Shape Reconstruction
On SOPE, the model achieves a Chamfer-L1 error of 5.93×10⁻³, significantly lower than AdaPointr (24.41×10⁻³) and Pointr (29.87×10⁻³), demonstrating superior shape completion.
Ablation Studies
Implementation Details
- Backbone: Frozen RADIOv2.5-l for RGB features; DGCNN for point cloud encoding.
- Transformer: Geometry-aware attention in the initial layer; MoE with 2-in-8 expert activation for efficiency.
- Decoders: MLPs for pose, size, and shape; local folding for dense point cloud generation.
- Training: 50 epochs, batch size 128, AdamW optimizer, LambdaLR scheduler, AMP, and DDP on 4× RTX 4080 GPUs.
Practical and Theoretical Implications
The proposed framework demonstrates that category-agnostic, reference-free 6D estimation is feasible and effective, even when trained solely on synthetic data. The integration of foundation model features and MoE scaling enables strong generalization and real-time inference, making the approach suitable for deployment in robotics, AR, and embodied AI systems. The unified pipeline avoids error accumulation typical of multi-stage methods and supports robust shape completion under occlusion and domain shift.
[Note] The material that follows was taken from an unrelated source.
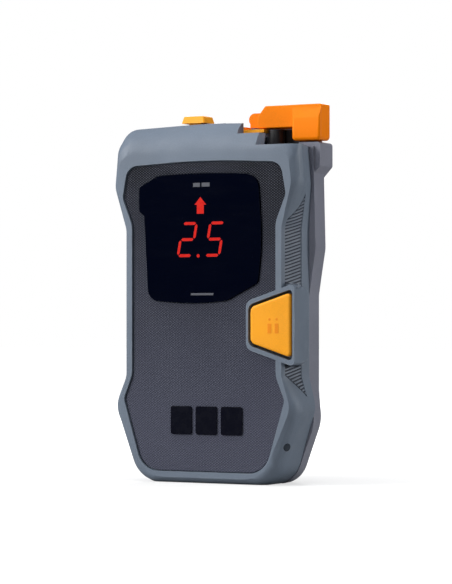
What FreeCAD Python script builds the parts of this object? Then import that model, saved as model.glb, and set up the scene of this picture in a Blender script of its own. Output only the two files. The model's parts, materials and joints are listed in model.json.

Limitations and Future Directions
Performance is bounded by the diversity of training categories and may degrade on long-tail or atypical shapes. Fine-grained details and articulated/deformable objects are not fully addressed. Future work should focus on scaling to richer corpora (e.g., ObjaverseXL), advancing articulation/deformation modeling, and extending toward open-world, task-driven 6D understanding.
Conclusion
This paper presents a unified, category-agnostic framework for joint 6D pose, size, and shape estimation from a single RGB-D image, achieving state-of-the-art accuracy and strong generalization to unseen categories. The approach eliminates the need for templates, CAD models, or category labels at inference, supporting scalable and robust deployment in real-world applications. The results establish a new standard for open-set 6D understanding in robotics and embodied AI.